Services will be held at 5 p.m. on July 29, at the Jesus Shall Tender-Rise Chapel. In honor of the Reverend, guests are requested to wear only one shoe. The celebratory dance afterward will be a hopping good time.

There will be an open casket, a size-10 tissue lined box.

#

It was a ‘repentant consumer’ that lead a mission teacher to the tree limb where Baker’s shoe was perched.

The Reverend’s one leftover shoe is now on exhibit in Fiji’s Culinary Arts Exhibition through January.

A final ‘Foot’ note:

In 1926, Andrew Merrit, a young Mormon from Utah became the last known ‘missionary’ victim of Fijian cannibals.
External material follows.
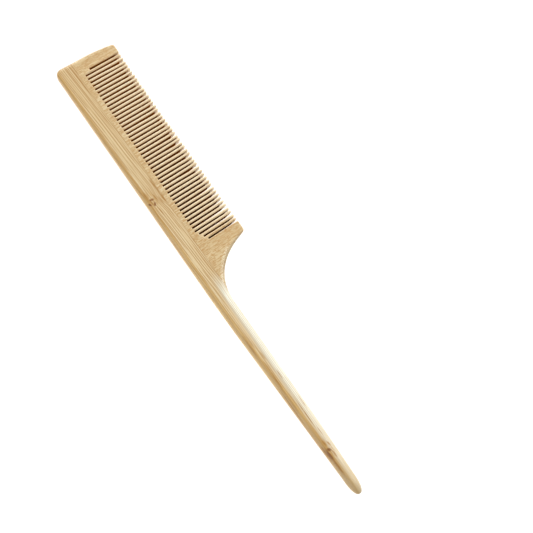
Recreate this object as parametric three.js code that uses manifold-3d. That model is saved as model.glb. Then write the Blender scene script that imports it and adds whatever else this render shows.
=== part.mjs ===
// Rat-tail comb of glued bamboo: a long-grain bar that is both the back of the comb and its tail handle,
// and five cross-grain tooth staves, edge-glued in a row and tongued into the bar.
// Millimetres, +Z up, the comb lying flat. While the pieces are made, x runs from the head end to the tip
// of the tail, y is 0 at the slot roots and grows towards the tooth tips, and z is 0 at the underside.

import * as THREE from "three";
import { mergeVertices } from "three/addons/utils/BufferGeometryUtils.js";
import Module from "manifold-3d";

const wasm = await Module();
wasm.setup();

// Driving dimensions.
const LENGTH = 226.6; // head end to the tip of the tail
const THICKNESS = 5.5; // one planed bamboo strip
const BACK_Y = -10.7; // the straight back of the comb
const TIP_Y = 19; // tooth tips
const HEAD_CORNER_R = 3; // plan radius where the back meets the head end

const SLOTS = 50;
const PITCH = 1.9; // slot to slot
const SLOT_WIDTH = 0.8;
const FIRST_SLOT_X = 7.05;
const FIRST_SLOT_ROOT = 3.2; // the first slot is cut less deep
const LAST_ROOT_STEP = 1.15; // each of the last three slots stops this much sooner than the one before
const LAST_SHORT_SLOTS = 3;
const FLARE_START_Y = 15.6; // the teeth are narrowed from here to their tips
const TOOTH_TIP_WIDTH = 0.5;

const TAPER_START_Y = 1; // the toothed side thins from here
const TIP_THICKNESS = 4.4;

const TAIL_BEND_X = 132; // the back of the tail leans towards the tooth side from here
const TAIL_END_BACK_Y = -8.3; // back edge of the tail where its nose starts
const TAIL_END_FRONT_Y = -3;
const NOSE_LENGTH = 9;

const BACK_EDGE_R_HEAD = 1.5; // rounding of the long edges at the head end
const BACK_EDGE_R_TAIL = 2.3; // and along the tail
const TOOTH_SIDE_EDGE_R = 0.6;

const GLUE_Y = -2.4; // the joint between the bar and the staves
const STAVE_FIRST_SLOTS = [7, 19, 32, 44]; // a new stave starts in the middle of each of these slots
const GLUE_GAP = 0.1;
const TONGUE_THICKNESS = 1.6;
const TONGUE_DEPTH = 2;
const TONGUE_END_X = 110; // the groove stops inside the fillet, so that no end of it shows

const EDGE_STEPS = 3; // facets in each quarter round
const CUT = 20; // how far cutting blocks reach past the wood

const slotX = (i) => FIRST_SLOT_X + i * PITCH;

// A closed geometry as a solid, and a solid as a geometry.
function toSolid(geometry) {
  const bare = geometry.clone();
  bare.deleteAttribute("normal");
  bare.deleteAttribute("uv");
  const merged = mergeVertices(bare, 1e-5);
  const vertProperties = merged.attributes.position.array;
  const triVerts = new Uint32Array(merged.index.array);
  return new wasm.Manifold(new wasm.Mesh({ numProp: 3, vertProperties, triVerts }));
}

function toGeometry(solid) {
  const mesh = solid.getMesh();
  const geometry = new THREE.BufferGeometry();
  geometry.setAttribute("position", new THREE.BufferAttribute(mesh.vertProperties, 3));
  geometry.setIndex(new THREE.BufferAttribute(mesh.triVerts, 1));
  geometry.computeVertexNormals();
  return geometry;
}

function block(x0, x1, y0, y1, z0, z1) {
  const box = new THREE.BoxGeometry(x1 - x0, y1 - y0, z1 - z0);
  box.translate((x0 + x1) / 2, (y0 + y1) / 2, (z0 + z1) / 2);
  return toSolid(box);
}

// The outline of the whole comb, seen from above, counter-clockwise from the head corner. The tail runs
// on past its tip, and the nose is shaped afterwards.
function combOutline() {
  const past = LENGTH + CUT;
  const outline = new THREE.Path();
  outline.moveTo(HEAD_CORNER_R, BACK_Y);
  outline.lineTo(TAIL_BEND_X - 14, BACK_Y);
  outline.quadraticCurveTo(TAIL_BEND_X, BACK_Y, TAIL_BEND_X + 14, BACK_Y + 0.4);
  outline.lineTo(LENGTH - NOSE_LENGTH, TAIL_END_BACK_Y);
  outline.lineTo(past, TAIL_END_BACK_Y);
  outline.lineTo(past, TAIL_END_FRONT_Y);
  outline.lineTo(LENGTH - NOSE_LENGTH, TAIL_END_FRONT_Y);
  outline.bezierCurveTo(192, -2.2, 157, -2.55, 129, -2.75);
  outline.bezierCurveTo(117, -2.75, 109.7, 4.3, 105.9, 17.9);
  outline.quadraticCurveTo(105.6, TIP_Y, 104.5, TIP_Y);
  outline.lineTo(2.9, TIP_Y);
  outline.quadraticCurveTo(1.9, TIP_Y, 1.7, 17.9);
  outline.bezierCurveTo(0.75, 14, 0.3, 2, 0, BACK_Y + HEAD_CORNER_R);
  outline.absarc(HEAD_CORNER_R, BACK_Y + HEAD_CORNER_R, HEAD_CORNER_R, Math.PI, 1.5 * Math.PI);
  const points = outline.getPoints(8);
  return points.filter((p, i) => i === 0 || p.distanceTo(points[i - 1]) > 0.05).slice(0, -1);
}

// Radius of the rounded edge at a point of the outline: it grows along the back and into the tail, and
// falls to a small rounding on the tooth side.
function edgeRadius(p) {
  const alongBack = THREE.MathUtils.clamp(p.x / 125, 0, 1);
  const onBack = THREE.MathUtils.lerp(BACK_EDGE_R_HEAD, BACK_EDGE_R_TAIL, alongBack);
  const onToothSide = THREE.MathUtils.smoothstep(p.y, GLUE_Y, 8);
  return THREE.MathUtils.lerp(onBack, TOOTH_SIDE_EDGE_R, onToothSide);
}

// The outline with all its edges rounded: rings of the outline, moved inwards as they near the flat
// underside and the flat top, and those two faces.
function roundedBoard(outline) {
  const count = outline.length;
  const inward = outline.map((p, i) => {
    const along = outline[(i + 1) % count].clone().sub(outline[(i + count - 1) % count]);
    return new THREE.Vector2(-along.y, along.x).normalize();
  });
  const positions = [];
  const ring = (angle, top) => {
    outline.forEach((p, i) => {
      const r = edgeRadius(p);
      const inset = r * (1 - Math.cos(angle));
      const height = r * (1 - Math.sin(angle));
      const q = p.clone().addScaledVector(inward[i], inset);
      positions.push(q.x, q.y, top ? THICKNESS - height : height);
    });
  };
  for (let k = EDGE_STEPS; k >= 0; k--) ring((k / EDGE_STEPS) * (Math.PI / 2), false);
  for (let k = 0; k <= EDGE_STEPS; k++) ring((k / EDGE_STEPS) * (Math.PI / 2), true);
  const rings = 2 * (EDGE_STEPS + 1);
  const index = [];
  for (let k = 0; k + 1 < rings; k++) {
    for (let i = 0; i < count; i++) {
      const a = k * count + i;
      const b = k * count + ((i + 1) % count);
      index.push(a, b, b + count, a, b + count, a + count);
    }
  }
  const at = (i) => new THREE.Vector2(positions[3 * i], positions[3 * i + 1]);
  const face = outline.map((p, i) => at(i));
  const topStart = (rings - 1) * count;
  for (const [a, b, c] of THREE.ShapeUtils.triangulateShape(face, [])) {
    index.push(a, c, b);
    index.push(topStart + a, topStart + b, topStart + c);
  }
  const geometry = new THREE.BufferGeometry();
  geometry.setAttribute("position", new THREE.Float32BufferAttribute(positions, 3));
  geometry.setIndex(index);
  return toSolid(geometry);
}

// The blunt pointed nose of the tail: a half ellipsoid on a long straight rod, wide enough to pass
// over everything behind the nose.
function noseEnvelope() {
  const halfWidth = (TAIL_END_FRONT_Y - TAIL_END_BACK_Y) / 2;
  const radius = halfWidth * 1.04;
  const steps = 7;
  const profile = [];
  for (let k = 0; k <= steps; k++) {
    const angle = (k / steps) * (Math.PI / 2);
    profile.push(new THREE.Vector2(radius * Math.sin(angle), NOSE_LENGTH * Math.cos(angle)));
  }
  profile.push(new THREE.Vector2(radius, -1));
  profile.push(new THREE.Vector2(radius * CUT, -1));
  profile.push(new THREE.Vector2(radius * CUT, -LENGTH - CUT));
  profile.push(new THREE.Vector2(0, -LENGTH - CUT));
  const nose = new THREE.LatheGeometry(profile.reverse(), 24);
  nose.rotateZ(-Math.PI / 2);
  const centreY = (TAIL_END_FRONT_Y + TAIL_END_BACK_Y) / 2;
  nose.translate(LENGTH - NOSE_LENGTH, centreY, THICKNESS / 2);
  return toSolid(nose);
}

// Thins everything past TAPER_START_Y evenly on both faces.
function taperToothSide(board) {
  const middle = THICKNESS / 2;
  const back = board.intersect(block(-CUT, LENGTH + CUT, BACK_Y - CUT, TAPER_START_Y, -CUT, CUT));
  const front = board.intersect(block(-CUT, LENGTH + CUT, TAPER_START_Y, TIP_Y + CUT, -CUT, CUT));
  const thinned = toGeometry(front);
  const position = thinned.attributes.position;
  for (let i = 0; i < position.count; i++) {
    const share = (position.getY(i) - TAPER_START_Y) / (TIP_Y - TAPER_START_Y);
    const scale = THREE.MathUtils.lerp(1, TIP_THICKNESS / THICKNESS, share);
    position.setZ(i, middle + (position.getZ(i) - middle) * scale);
  }
  return back.add(toSolid(thinned));
}

function slotRoot(i) {
  if (i === 0) return FIRST_SLOT_ROOT;
  return Math.max(0, i - (SLOTS - 1 - LAST_SHORT_SLOTS)) * LAST_ROOT_STEP;
}

// One slot: a saw kerf with small chamfers at its root, opening out between the tooth tips.
function slotCutter(i) {
  const half = SLOT_WIDTH / 2;
  const tipHalf = (PITCH - TOOTH_TIP_WIDTH) / 2;
  const root = slotRoot(i);
  const side = [
    [half - 0.15, root],
    [half, root + 0.15],
    [half, FLARE_START_Y],
    [half + 0.16, TIP_Y - 1],
    [tipHalf, TIP_Y - 0.1],
    [tipHalf, TIP_Y + 1],
  ];
  const shape = new THREE.Shape();
  shape.moveTo(-side[0][0], side[0][1]);
  side.forEach(([x, y]) => shape.lineTo(x, y));
  side
    .slice(1)
    .reverse()
    .forEach(([x, y]) => shape.lineTo(-x, y));
  const cutter = new THREE.ExtrudeGeometry(shape, { depth: 2 * CUT, bevelEnabled: false });
  cutter.translate(slotX(i), 0, -CUT);
  return toSolid(cutter);
}

// The wood of tongue or groove between two places along the comb.
function tongueBlock(x0, x1, clearance) {
  const half = TONGUE_THICKNESS / 2 + clearance;
  const middle = THICKNESS / 2;
  return block(x0, x1, GLUE_Y - TONGUE_DEPTH - clearance, GLUE_Y + 1, middle - half, middle + half);
}

function spineAndTail(blank) {
  const back = blank.intersect(block(-CUT, LENGTH + CUT, BACK_Y - CUT, GLUE_Y, -CUT, CUT));
  return back.subtract(tongueBlock(-CUT, TONGUE_END_X + GLUE_GAP, GLUE_GAP));
}

// The stave between two places along the comb, with its tongue and its slots.
function toothStave(blank, x0, x1) {
  const tongueStart = Math.max(x0, 0.6);
  const tongueEnd = Math.min(x1, TONGUE_END_X);
  let stave = blank
    .intersect(block(x0, x1, GLUE_Y + GLUE_GAP, TIP_Y + CUT, -CUT, CUT))
    .add(tongueBlock(tongueStart, tongueEnd, 0));
  for (let i = 0; i < SLOTS; i++) {
    if (slotX(i) > x0 - PITCH && slotX(i) < x1 + PITCH) stave = stave.subtract(slotCutter(i));
  }
  return stave;
}

function bamboo(name, solid, colour) {
  const material = new THREE.MeshStandardMaterial({ color: colour, roughness: 0.5, metalness: 0 });
  const mesh = new THREE.Mesh(toGeometry(solid), material);
  mesh.name = name;
  return mesh;
}

const blank = taperToothSide(roundedBoard(combOutline()).intersect(noseEnvelope()));

const comb = new THREE.Group();
comb.name = "comb";
comb.position.set(-LENGTH / 2, -(BACK_Y + TIP_Y) / 2, 0);
comb.add(bamboo("spine_and_tail", spineAndTail(blank), 0xddc396));

const STAVE_COLOURS = [0xd9bf93, 0xdec59b, 0xd8bb8c, 0xdec59a, 0xd6bb8c];
const seams = [-CUT, ...STAVE_FIRST_SLOTS.map(slotX), LENGTH + CUT];
for (let k = 0; k + 1 < seams.length; k++) {
  const start = k === 0 ? seams[k] : seams[k] + GLUE_GAP / 2;
  const end = seams[k + 1] - GLUE_GAP / 2;
  comb.add(bamboo("tooth_stave_" + (k + 1), toothStave(blank, start, end), STAVE_COLOURS[k]));
}

const model = new THREE.Group();
model.add(comb);

export default model;
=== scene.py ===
"""Looks for the bamboo rat-tail comb: a long-grain bar (back and tail) and five cross-grain staves.

Shapes are worked out in millimetres in the comb's own coordinates, which match the CAD part's: x runs
from the head end to the tip of the tail, y is 0 at the slot roots and grows towards the tooth tips, and
z is 0 at the underside. to_world() turns them into metres in the frame's coordinates.
"""

import math

import bpy
import numpy as np
from mathutils import Matrix, Vector


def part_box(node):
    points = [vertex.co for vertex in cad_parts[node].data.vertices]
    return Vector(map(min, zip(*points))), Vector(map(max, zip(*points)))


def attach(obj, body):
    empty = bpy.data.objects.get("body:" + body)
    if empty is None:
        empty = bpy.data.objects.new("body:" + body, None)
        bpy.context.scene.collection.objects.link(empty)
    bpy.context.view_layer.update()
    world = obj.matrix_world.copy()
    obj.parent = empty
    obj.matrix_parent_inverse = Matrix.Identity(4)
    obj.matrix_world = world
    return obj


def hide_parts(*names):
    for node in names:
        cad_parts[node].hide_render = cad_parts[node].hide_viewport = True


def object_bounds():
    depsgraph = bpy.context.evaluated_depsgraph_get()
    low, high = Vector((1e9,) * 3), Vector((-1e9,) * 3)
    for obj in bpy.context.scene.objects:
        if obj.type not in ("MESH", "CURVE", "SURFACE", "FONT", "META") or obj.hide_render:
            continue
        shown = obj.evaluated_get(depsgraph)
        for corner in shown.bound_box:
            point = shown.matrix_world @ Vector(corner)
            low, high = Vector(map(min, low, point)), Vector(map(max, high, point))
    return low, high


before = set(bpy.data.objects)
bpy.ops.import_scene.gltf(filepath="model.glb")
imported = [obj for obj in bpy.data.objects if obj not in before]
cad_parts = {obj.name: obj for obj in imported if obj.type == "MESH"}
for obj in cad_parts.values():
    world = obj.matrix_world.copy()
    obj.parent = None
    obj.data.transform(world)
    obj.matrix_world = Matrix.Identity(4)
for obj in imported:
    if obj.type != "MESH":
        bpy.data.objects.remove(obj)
CAD_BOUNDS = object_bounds()

# -------------------------------------------------------------------------------------- dimensions

MM = 0.001
LOW, HIGH = CAD_BOUNDS
BAR_LOW, BAR_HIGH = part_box("spine_and_tail")
STAVE_COUNT = 5

LENGTH = (HIGH.x - LOW.x) / MM
THICKNESS = (HIGH.z - LOW.z) / MM
MIDDLE = THICKNESS / 2
TIP_Y = 19.0
BACK_Y = TIP_Y - (HIGH.y - LOW.y) / MM
GLUE_Y = BACK_Y + (BAR_HIGH.y - BAR_LOW.y) / MM

SLOTS = 50
GUARD, HEEL = -1, SLOTS - 1  # the solid ends of the row of teeth, numbered like teeth
PITCH = 1.9
SLOT_HALF = 0.4
FIRST_SLOT_X = 7.05
FIRST_SLOT_ROOT = 3.2
LAST_ROOT_STEP = 1.15
LAST_SHORT_SLOTS = 3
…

Only his Sunday-go-to-meetin’ suit remained after the attack.

The wealthy Merrit family tried to sue the British Government who controlled Fiji during the 1920s.  A justice of the Supreme Court spurned the litigation by proclaiming:

“This suit holds no Merrit.”

Note:

The Reverend’s humerus bone, attached to his leftover shodden foot was recovered twenty years later from fork of large shaddock tree.

No. The humerus bone is NOT the funny bone. Nor is it even attached to the foot. The humerus is connected to the shoulder bones on top. The lower humerus is connected to the wrist bones. The wrist bones are connected to the hand bones, which in modern man is connected to the iPhone.

They were given the traditional drink of kava, and attended ceremonies on Thursday, at which they were to take part in a “symbolic cutting of the chain of curse and bondage over the village.” The chain happened to be adorning the neck of a church elder.

A Methodist pastor, Iumeleki Susu, a descendant of the only surviving member of Thomas Baker’s doomed group, was also present.